Treasury Secretary Scott Bessent sat down with Lara Trump on My View to deliver a blunt message to working Americans: the government shouldn’t be holding your money — and if you want your refunds, do a paycheck checkup and change your tax withholdings now. The interview covered a wide range of issues from the new Trump Accounts plan to emerging threats from artificial intelligence, and even a wink toward Greenland, but the practical money advice was the headline for folks who actually pay the bills.

Bessent isn’t a talking-head economist or a career Beltway bureaucrat — he was sworn in as the 79th Secretary of the Treasury on January 28, 2025 after winning bipartisan confirmation in the Senate. His Wall Street experience and confirmation vote show that this administration put a competent dealmaker in charge of the nation’s finances, and he’s using that credibility to push policies that put money back in Americans’ hands instead of into bloated federal coffers.

The practical step Bessent stressed — that Americans should review and, if needed, update their W-4 withholding so they get refunds or avoid surprises at tax time — is dead simple but too often ignored by both parties. A paycheck checkup is not libertarian hair-splitting; it’s common-sense stewardship of your household budget, and the IRS itself recommends taxpayers review withholding when circumstances change to avoid interest-free loans to Washington. If you can do one thing this week to protect your family’s cash flow, this is it.

He also explained the administration’s new Trump Accounts idea as a way to let Americans own a piece of their economic future, not just write checks to fund Washington’s priorities. Conservatives should cheer policies that expand ownership and opportunity, and Bessent’s pitch — that account holders can share in the upside of patriotic economic growth — is a welcome contrast to the old bureaucratic model of endless redistribution. The message was clear: empowerment, not dependence, is the goal.

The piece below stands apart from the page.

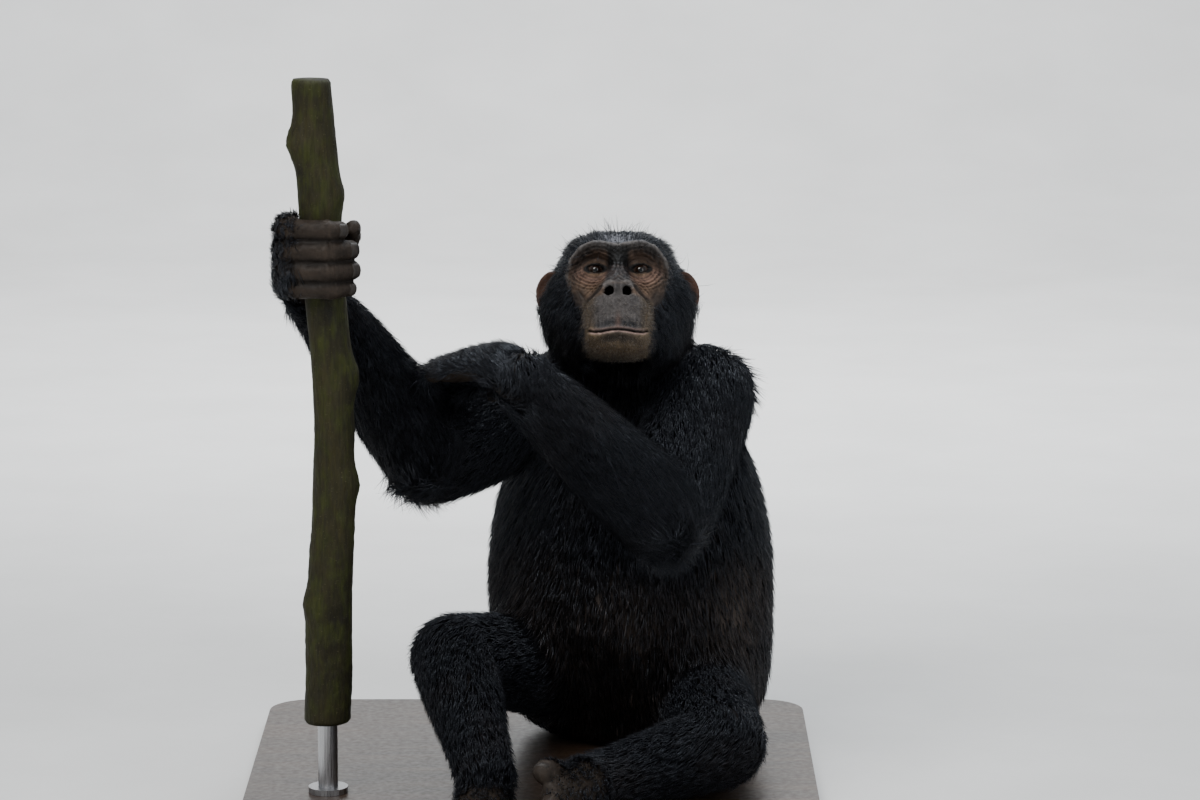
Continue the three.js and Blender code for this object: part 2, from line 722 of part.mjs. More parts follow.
// A lip is a low roll along the line of the mouth, half sunk in the muzzle.
function lip(shift, thick, grow) {
  const stations = [];
  for (const s of [-0.96, -0.78, -0.5, -0.18, 0.18, 0.5, 0.78, 0.96]) {
    const [l, middle] = mouthAt(s);
    const size = thick * (1 - 0.45 * s * s);
    const u = middle + shift * (1 - 0.4 * s * s);
    stations.push([inHead(faceAt(l, u) - 0.35 * size, l, u), size * 0.9, size]);
  }
  return new Limb(stations, OVER, { sides: 6, steps: 1, dome: 0.8 }).solid(grow);
}
const NOSTRIL = { at: [104, 10, -29], size: [13, 6.8, 8.4], tilt: rad(32), sides: 8 };
function nostril(side) {
  const { at, size, tilt, sides } = NOSTRIL;
  const inward = FORE.clone().multiplyScalar(Math.cos(tilt)).addScaledVector(OVER, Math.sin(tilt));
  const upward = OVER.clone().multiplyScalar(Math.cos(tilt)).addScaledVector(FORE, -Math.sin(tilt));
  return blob(inHead(at[0], side * at[1], at[2]), size, [inward, LEFTWARD, upward], 0, sides);
}
// The lips above and below the line of the mouth, as the shift from it and the thickness.
const LIPS = [
  [4.4, 5.2],
  [-5, 5.6],
];
function head(grow) {
  let made = headSolid(grow);
  for (const side of [1, -1]) made = made.add(ballAtEye(side, EYE.lid, grow, 9));
  for (const [shift, thick] of LIPS) made = made.add(lip(shift, thick, grow));
  if (grow) return [made];
  for (const side of [1, -1])
    made = made.subtract(lidOpening(side)).subtract(eyeball(side, GAP)).subtract(nostril(side));
  return [made.subtract(mouthLine())];
}

// An ear: a cup with a rolled rim, open forward and outward.
const EAR = { at: [-14, 87, -7], wide: 25.5, high: 25, deep: 12.5, thick: 4, sides: 12, rings: 4 };
function ear(side) {
  const out = FORE.clone().multiplyScalar(-0.62).addScaledVector(LEFTWARD, 0.78 * side);
  const open = FORE.clone().multiplyScalar(0.78).addScaledVector(LEFTWARD, 0.62 * side);
  const middle = inHead(EAR.at[0], side * EAR.at[1], EAR.at[2]);
  const sheet = (k, back) => {
    const ring = [];
    const rho = k / EAR.rings;
    const roll = rho > 0.9 ? 0.6 : 1;
    const depth = EAR.deep * (rho ** 1.6 - 1) * roll - (back ? EAR.thick : 0);
    for (let j = 0; j < EAR.sides; j++) {
      const a = (2 * Math.PI * j) / EAR.sides;
      const reach = rho + (back ? 0.04 : 0);
      ring.push(
        middle
          .clone()
          .addScaledVector(out, EAR.wide * reach * Math.cos(a))
          .addScaledVector(OVER, EAR.high * reach * (1 + 0.12 * Math.sin(a)) * Math.sin(a))
          .addScaledVector(open, depth),
      );
    }
    return ring;
  };
  const rings = [];
  for (let k = 1; k <= EAR.rings; k++) rings.push(sheet(k, false));
  for (let k = EAR.rings; k >= 1; k--) rings.push(sheet(k, true));
  const pole = (back) => middle.clone().addScaledVector(open, -EAR.deep - (back ? EAR.thick : 0));
  return solidOfRings(rings, pole(false), pole(true));
}

// The solids of the body, in the order in which each gives way to the ones before it.
const piece = (limb) => part((grow) => [limb.solid(grow)]);
const bisector = (a, b, c) => b.clone().sub(a).normalize().add(c.clone().sub(b).normalize());
// A limb of two parts that meet at the middle one of three joints.
const bentLimb = (near, far, [a, b, c]) => partAtJoint(piece(near), piece(far), b, bisector(a, b, c));

const jointsLeftArm = [AT.shoulderLeft, AT.elbowLeft, AT.wristLeft];
const jointsRightArm = [AT.shoulderRight, AT.elbowRight, AT.wristRight];
const jointsLeftLeg = [AT.hipLeft, AT.kneeLeft, AT.ankleLeft];
const jointsRightLeg = [AT.hipRight, AT.kneeRight, AT.ankleRight];
const [upperL, lowerL] = bentLimb(upperArmLeft, forearmLeft, jointsLeftArm);
const [upperR, lowerR] = bentLimb(upperArmRight, forearmRight, jointsRightArm);
const [thighL, calfL] = bentLimb(thighLeft, shinLeft, jointsLeftLeg);
const [thighR, calfR] = bentLimb(thighRight, shinRight, jointsRightLeg);
const stemPart = part((grow) => [stem(grow)]);
const handR = part((grow) => [palmRight, gripThumb, ...gripFingers].map((p) => p.solid(grow)));
const handL = part((grow) => [palmLeft, leftThumb, ...leftFingers].map((p) => p.solid(grow)));
const ALL_ROUND = [0, 2 * Math.PI];
const BEHIND = [Math.PI, 2 * Math.PI];
const DOWN = v(0, 0, -1);
const underElbow = facing(upperArmLeft, 3.6, DOWN);

// The locks of each part: where their rows start and end along it, and how many there are round it.
const backCoat = { from: 5.4, to: 1.3, rows: 5, angles: BEHIND, count: 5, long: 116, wide: 88 };
const neckCoat = { from: 2.1, to: 1, rows: 2, angles: BEHIND, count: 3, long: 76, wide: 66 };
const upperArmCoat = { from: 0.9, to: 2.6, rows: 2, angles: ALL_ROUND, count: 4, long: 106, wide: 66 };
const forearmCoat = { from: 3.4, to: 1.9, rows: 2, angles: ALL_ROUND, count: 4, long: 106, wide: 58 };
const thighCoat = { from: 0.9, to: 2, rows: 2, angles: ALL_ROUND, count: 3, long: 90, wide: 74, lift: 7 };
const shinCoat = { from: 0.5, to: 1.6, rows: 2, angles: ALL_ROUND, count: 2, long: 82, wide: 66, lift: 6 };
const elbowTuft = {
  from: 3.1,
  to: 3.4,
  rows: 2,
  angles: [underElbow - 0.7, underElbow],
  count: 1,
  long: 84,
  wide: 60,
  lift: 14,
};
const coats = {
  torso: coatOver(torso, backCoat),
  neck: coatOver(neck, neckCoat),
  upperArmLeft: [
    ...coatOver(upperArmLeft, { ...upperArmCoat, to: 2.4 }),
    ...coatOver(upperArmLeft, elbowTuft),
  ],
  upperArmRight: coatOver(upperArmRight, upperArmCoat),
  forearmLeft: coatOver(forearmLeft, forearmCoat),
  forearmRight: coatOver(forearmRight, forearmCoat),
  thighLeft: coatOver(thighLeft, thighCoat),
  thighRight: coatOver(thighRight, thighCoat),
  shinLeft: coatOver(shinLeft, shinCoat),
  shinRight: coatOver(shinRight, shinCoat),
};
const order = [
  ["perch_stem", stemPart],
  ["eye_l", part((grow) => [eyeball(1, grow)])],
  ["eye_r", part((grow) => [eyeball(-1, grow)])],
  ["head", part(head), headCoat()],
  ["ear_l", part(() => [ear(1)])],
  ["ear_r", part(() => [ear(-1)])],
  ["torso", piece(torso), coats.torso],
  ["neck", piece(neck), coats.neck],
  ["hand_r", handR],
  ["forearm_r", lowerR, coats.forearmRight],
  ["upper_arm_r", upperR, coats.upperArmRight],
  ["hand_l", handL],
  ["forearm_l", lowerL, coats.forearmLeft],
  ["upper_arm_l", upperL, coats.upperArmLeft],
  ["thigh_r", thighR, coats.thighRight],
  ["thigh_l", thighL, coats.thighLeft],
  ["foot_r", part(solidsOfFoot(footRight))],
  ["foot_l", part(solidsOfFoot(footLeft))],
  ["shin_r", calfR, coats.shinRight],
  ["shin_l", calfL, coats.shinLeft],
].map(([name, { own, grown }, locks = []]) => ({ name, own, grown, locks }));

// A node keeps only its largest closed surface.
function largest(solid) {
  const bodies = solid.decompose();
  return bodies.reduce((best, body) => (body.volume() > best.volume() ? body : best));
}
const aboveGround = (solid) => solid.trimByPlane([0, 0, 1], GAP);

// Each core gives way to the cores before it. Its locks then give way to other cores and to earlier locks.
const finished = [];
for (const [rank, { name, own, grown, locks }] of order.entries()) {
  const earlier = order.slice(0, rank);
  let core = earlier.reduce((solid, other) => solid.subtract(other.grown), own);
  if (name !== "perch_stem") core = aboveGround(core);
  if (locks.length) {
    let hair = joined(locks.map((one) => lock(one, false)));
    for (const other of order) if (other.name !== name) hair = hair.subtract(other.grown);
    for (const other of earlier) if (other.hairRoom) hair = hair.subtract(other.hairRoom);
    core = core.add(aboveGround(hair));
    order[rank].hairRoom = joined(locks.map((one) => lock(one, true)));
  }
  finished.push({ name, solid: largest(core) });
}

// Colours, roughness and metalness of the parts.
const LOOKS = {
  coat: { color: 0x16161a, roughness: 0.8, metalness: 0 },
  face: { color: 0x6b5348, roughness: 0.6, metalness: 0 },
  skin: { color: 0x3a312d, roughness: 0.6, metalness: 0 },
  ear: { color: 0x8a6455, roughness: 0.6, metalness: 0 },
  eye: { color: 0x2a1710, roughness: 0.1, metalness: 0 },
  bark: { color: 0x55582f, roughness: 0.9, metalness: 0 },
  base: { color: 0x2c2a28, roughness: 0.5, metalness: 0 },
  rod: { color: 0x6f7276, roughness: 0.35, metalness: 1 },
};
const lookOf = (name) => {
  if (name.startsWith("hand") || name.startsWith("foot")) return LOOKS.skin;
  if (name.startsWith("ear")) return LOOKS.ear;
  if (name.startsWith("eye")) return LOOKS.eye;
  if (name === "head") return LOOKS.face;
  if (name === "perch_stem") return LOOKS.bark;
  return LOOKS.coat;
};
function geometryOf(solid) {
  const mesh = solid.getMesh();
  const geometry = new THREE.BufferGeometry();
  geometry.setAttribute("position", new THREE.BufferAttribute(Float32Array.from(mesh.vertProperties), 3));
  geometry.setIndex(new THREE.BufferAttribute(Uint32Array.from(mesh.triVerts), 1));
  geometry.computeVertexNormals();
  return geometry;
}
function addMesh(group, name, geometry, look) {
  const mesh = new THREE.Mesh(geometry, new THREE.MeshStandardMaterial(look));
  mesh.name = name;
  group.add(mesh);
  return mesh;
}

const group = new THREE.Group();
const sitter = new THREE.Group();
sitter.position.z = BASE.thick;
group.add(sitter);
for (const { name, solid } of finished) addMesh(sitter, name, geometryOf(solid), lookOf(name));

// The base is a flat plate with round corners, and a short rod with a collar carries the stem.
function basePlate() {
  const { left, right, front, back, corner } = BASE;
  const outline = new THREE.Shape();
  outline.moveTo(left + corner, front);
  outline.lineTo(right - corner, front);
  outline.absarc(right - corner, front + corner, corner, -Math.PI / 2, 0);
  outline.lineTo(right, back - corner);
  outline.absarc(right - corner, back - corner, corner, 0, Math.PI / 2);
  outline.lineTo(left + corner, back);
  outline.absarc(left + corner, back - corner, corner, Math.PI / 2, Math.PI);
  outline.lineTo(left, front + corner);
  outline.absarc(left + corner, front + corner, corner, Math.PI, Math.PI * 1.5);
  return new THREE.ExtrudeGeometry(outline, { depth: BASE.thick, bevelEnabled: false, curveSegments: 4 });
}
addMesh(group, "stand_base", basePlate(), LOOKS.base);

function rod() {
  const foot = stemCurve.getPoint(0);
  const top = STEM.low - GAP;
  const profile = [
    [0, GAP],
    [ROD.collarRadius, GAP],
    [ROD.collarRadius, ROD.collarHeight],
    [ROD.radius, ROD.collarHeight],
    [ROD.radius, top],
    [0, top],
  ].map(([x, y]) => new THREE.Vector2(x, y));
  const geometry = new THREE.LatheGeometry(profile, 20).rotateX(Math.PI / 2).translate(foot.x, foot.y, 0);
  geometry.deleteAttribute("uv");
  geometry.deleteAttribute("normal");
  return mergeVertices(geometry, 1e-4);
}
addMesh(sitter, "stand_rod", rod(), LOOKS.rod);

export default group;
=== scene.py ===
"""A seated adult chimpanzee holding a stem, as a life-size museum model with skin, coat, eyes and nails."""
import json
import math

import bmesh
import bpy
import numpy as np
import openvdb
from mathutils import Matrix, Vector
from mathutils.kdtree import KDTree

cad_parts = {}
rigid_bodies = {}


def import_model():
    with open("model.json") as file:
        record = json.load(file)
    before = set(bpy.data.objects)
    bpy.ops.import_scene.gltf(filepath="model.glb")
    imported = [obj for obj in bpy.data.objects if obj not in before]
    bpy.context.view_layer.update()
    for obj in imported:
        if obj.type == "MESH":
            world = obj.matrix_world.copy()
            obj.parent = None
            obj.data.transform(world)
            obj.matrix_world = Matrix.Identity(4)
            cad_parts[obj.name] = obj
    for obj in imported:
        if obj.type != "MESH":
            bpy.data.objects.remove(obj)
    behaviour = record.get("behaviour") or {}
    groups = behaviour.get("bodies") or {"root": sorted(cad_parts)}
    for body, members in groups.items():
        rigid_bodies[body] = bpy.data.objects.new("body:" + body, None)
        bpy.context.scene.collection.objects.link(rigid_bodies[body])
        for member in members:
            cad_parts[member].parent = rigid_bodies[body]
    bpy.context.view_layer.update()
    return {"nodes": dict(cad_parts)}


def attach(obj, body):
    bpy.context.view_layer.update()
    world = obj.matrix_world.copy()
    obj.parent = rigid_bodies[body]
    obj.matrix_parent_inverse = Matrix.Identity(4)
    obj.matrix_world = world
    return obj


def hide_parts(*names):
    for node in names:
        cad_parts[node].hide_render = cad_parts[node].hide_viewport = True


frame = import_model()
NODES = frame["nodes"]
BODY = "root"

# Units: the body is worked out in millimetres above the top of the base, and its pieces are made in metres.
MM = 0.001
BASE_TOP = 24.0

# How far the skin and the hair stay above the base, in millimetres.
SKIN_FLOOR = 0.2
HAIR_FLOOR = 0.3

# The solids that stay in view, and those that one piece of their own replaces.
KEPT_NODES = ("stand_base", "stand_rod")
OWN_PIECES = ("perch_stem", "eye_l", "eye_r")

# The camera stands where the photographer did, a little above the animal.
VIEW = {"distance": 6.0, "elevation": 10.0, "target": (-0.0405, 0.0, 0.497), "lens": 133.3, "sensor": 36.0}


def vec(*xyz):
    return np.array(xyz, float)


def unit(a):
    return a / np.maximum(np.linalg.norm(a, axis=-1, keepdims=True), 1e-9)


def lerp(a, b, t):
    return a + (b - a) * t


def smooth(low, high, x):
    t = np.clip((x - low) / (high - low), 0, 1)
    return t * t * (3 - 2 * t)


def bump(x, middle, width):
    """1 at the middle, falling off smoothly on both sides."""
    return np.exp(-(((x - middle) / width) ** 2))


def inside_box(form, P):
    """Which points lie in the box round a form."""
    return np.nonzero(((P > form.low) & (P < form.high)).all(1))[0]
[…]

On artificial intelligence, Bessent sounded like someone who understands both the promise and the peril: America must lead in AI development while protecting workers and national security. That’s the conservative answer to techno-panic — smart, competitive policy that preserves jobs and innovation without ceding control to foreign adversaries or Silicon Valley elites. If Washington can get serious about AI standards and workforce training, our people will prosper rather than be second-guessed by unaccountable algorithms.

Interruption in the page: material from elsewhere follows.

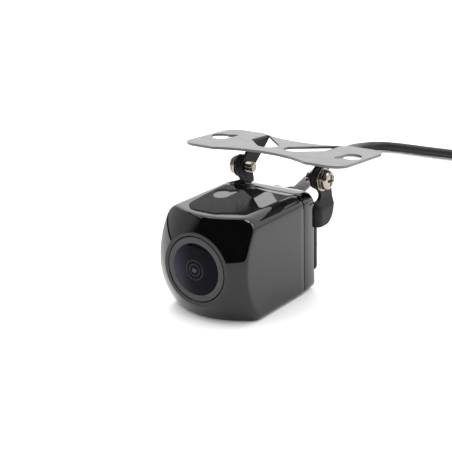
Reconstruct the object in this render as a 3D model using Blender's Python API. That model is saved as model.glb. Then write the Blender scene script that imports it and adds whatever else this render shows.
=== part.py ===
"""A small metal backup camera on a tilting mounting plate, with its lead and plug.

All dimensions below are in millimetres and the meshes are scaled to metres when they are made.
The lens looks along -Y, +Z is up, and the origin is the middle of the face the housing rests on.
"""
import math

import bmesh
import bpy
from mathutils import Vector

MM = 0.001
GAP = 0.3                     # clearance between pieces that rest on each other
THIN_GAP = 0.1                # clearance between the thin pieces clamped on the pivot

# Housing: a rounded block whose front is a shallow dome with a flat round land in the middle
HOUSING_WIDTH = 26.0
HOUSING_HEIGHT = 26.7
HOUSING_CORNER = 2.3
HOUSING_FOOT_CORNER = 1.4     # the two long bottom edges are tighter than the top ones
FRONT_Y = -14.0
SEAM_Y = 14.0
DOME_RADIUS = 16.0
DOME_EDGE_SHARPNESS = 18.0
LAND_RADIUS = 9.3
CAVITY_RADIUS = 10.6
FRONT_WALL = 5.0
BORE_RADIUS = 8.3
LENS_Z = 13.4
MID_Z = HOUSING_HEIGHT / 2
HOUSING_SIDES = 48
DOME_DEPTHS = (0.15, 0.8, 1.7, 2.8, 4.2, 6.0, 8.5, 12.0)

# Rear cover, case screws and the sheet yoke behind them
COVER_REAR_Y = 18.1
COVER_CORNER = 3.0
COVER_CHAMFER = 0.6
SPIGOT_RADIUS = 10.3
SPIGOT_FRONT_Y = 10.5
SCREW_X = 9.7
SCREW_RISE = 6.8
CASE_SCREW_RADIUS = 0.95
CASE_SCREW_HOLE = 1.2
CASE_SCREW_TIP_Y = 9.0
CASE_HEAD_RADIUS = 1.9
CASE_HEAD_HEIGHT = 1.3
SHEET = 1.0
YOKE_FRONT_Y = COVER_REAR_Y + 0.2
YOKE_REAR_Y = YOKE_FRONT_Y + SHEET
EAR_OUTER_X = 13.8
EAR_SHIFT = 1.2               # how far each ear steps inwards above the cover
EAR_BOTTOM_Z = 16.3
EAR_STEP_Z = 22.8
EAR_STEP_RISE = 2.2

# Cable outlet and cable
OUTLET_Z = 20.8
BOOT_END_Y = 30.0
CABLE_DIAMETER = 3.2

# Pivot of the mounting plate
PIVOT_Y = 23.45
PIVOT_Z = 28.2
PLATE_TILT = 4.0              # degrees, the rear edge lower than the front
EAR_LOBE_RADIUS = 3.0
TAB_LOBE_RADIUS = 2.7
PIVOT_HOLE_RADIUS = 1.6
PIVOT_SCREW_RADIUS = 1.4
PIVOT_SCREW_TIP_X = 8.2
PIVOT_HEAD_RADIUS = 2.8
PIVOT_HEAD_HEIGHT = 1.4

# Mounting plate, in its own frame with the pivot axis at the origin
PLATE_TOP = 6.64
PLATE_THICKNESS = 0.7
PLATE_HALF_LENGTH = 24.6
PLATE_FRONT = -11.2
PLATE_REAR = 12.4
PLATE_CORNER = 4.2
WAIST_HALF_LENGTH = 13.7
WAIST_DEPTH = 3.9
KEYHOLE_X = 20.2
KEYHOLE_Y = 1.4
KEYHOLE_RADIUS = 2.3
KEYHOLE_STRETCH = 1.1         # half the straight length of the hole, along its own slant
KEYHOLE_SLANT = 122.0
KEYHOLE_SLOT_RADIUS = 1.1
KEYHOLE_SLOT_REACH = 3.8
KEYHOLE_SLOT_ANGLE = 54.0
TAB_X = 10.5
TAB_THICKNESS = 0.7
BEND_X = TAB_X + TAB_THICKNESS / 2 + 0.1
TAB_BEND_Y = 6.8
TAB_KERF = 0.15

# Coil of spare cable and the plug beside it
COIL_CENTRE = (24.0, 129.4)
COIL_RADIUS = 17.6
TURN_PITCH = 3.25
COIL_LAYERS = 3
COIL_BASE_Z = 0.95
TIE_ANGLE = 250.0
TIE_WIDTH = 3.0
TIE_THICKNESS = 0.5
PLUG_X = 50.5
PLUG_START_Y = 131.0
PLUG_Z = 5.4

# Route of the cable from the boot to the coil, and from the coil to the plug
CABLE_ROUTE = (
    (0.0, 30.3, 20.8), (-0.4, 32.6, 20.8), (-1.5, 36.5, 20.7), (-4.2, 44.6, 20.1),
    (-9.3, 58.0, 18.5), (-15.2, 71.4, 16.0), (-21.9, 86.7, 12.9), (-28.7, 102.8, 9.7),
    (-34.7, 117.4, 6.6), (-38.8, 130.0, 4.1), (-39.6, 138.0, 2.6), (-37.6, 143.2, 2.0),
    (-33.4, 145.8, 1.8), (-27.6, 146.6, 1.8), (-18.0, 147.1, 1.8), (-6.0, 147.9, 1.9),
    (4.0, 148.4, 2.3), (12.2, 148.6, 2.6),
)
TAIL_ROUTE = (
    (35.8, 148.6, 9.1), (40.0, 148.2, 8.8), (44.2, 146.2, 8.0), (47.6, 142.6, 7.0),
    (49.6, 138.0, 6.0), (50.4, 134.2, 5.5), (50.5, 131.3, 5.4),
)

LOOKS = {
    "gloss_black": ((0.012, 0.012, 0.014), 0.10, 0.0),
    "satin_black": ((0.022, 0.022, 0.024), 0.45, 0.0),
    "satin_grey": ((0.075, 0.075, 0.080), 0.38, 0.6),
    "painted_steel": ((0.130, 0.130, 0.138), 0.38, 0.5),
    "nickel": ((0.620, 0.570, 0.490), 0.25, 1.0),
    "black_screw": ((0.030, 0.030, 0.032), 0.35, 0.8),
    "tinted_glass": ((0.010, 0.010, 0.018), 0.04, 0.0),
    "clear_glass": ((0.550, 0.580, 0.650), 0.03, 0.0),
    "board_green": ((0.010, 0.090, 0.035), 0.50, 0.0),
    "chip_black": ((0.015, 0.015, 0.016), 0.55, 0.0),
    "rubber": ((0.018, 0.018, 0.019), 0.65, 0.0),
    "cable_jacket": ((0.025, 0.025, 0.027), 0.42, 0.0),
    "nylon_white": ((0.600, 0.580, 0.540), 0.50, 0.0),
    "gold": ((0.750, 0.550, 0.220), 0.25, 1.0),
}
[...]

Yes, Greenland came up — and not as a punchline but as a reminder that real geopolitics and resources matter in a dangerous world. Bessent’s appearance signaled that this administration is thinking broadly about national advantage: energy, supply chains, and strategic places like Greenland are part of keeping America secure and prosperous. We should applaud policymakers who treat sovereignty and opportunity as one and the same.

Hardworking Americans don’t need lectures from elites — they need clear instructions on how to keep more of what they earn and policies that expand ownership and security. Take Secretary Bessent’s advice: check your withholding, claim what’s yours, and hold the political class accountable when they try to keep your refund as a stealth tax. This is about dignity, independence, and the conservative conviction that Americans themselves know best how to spend their money.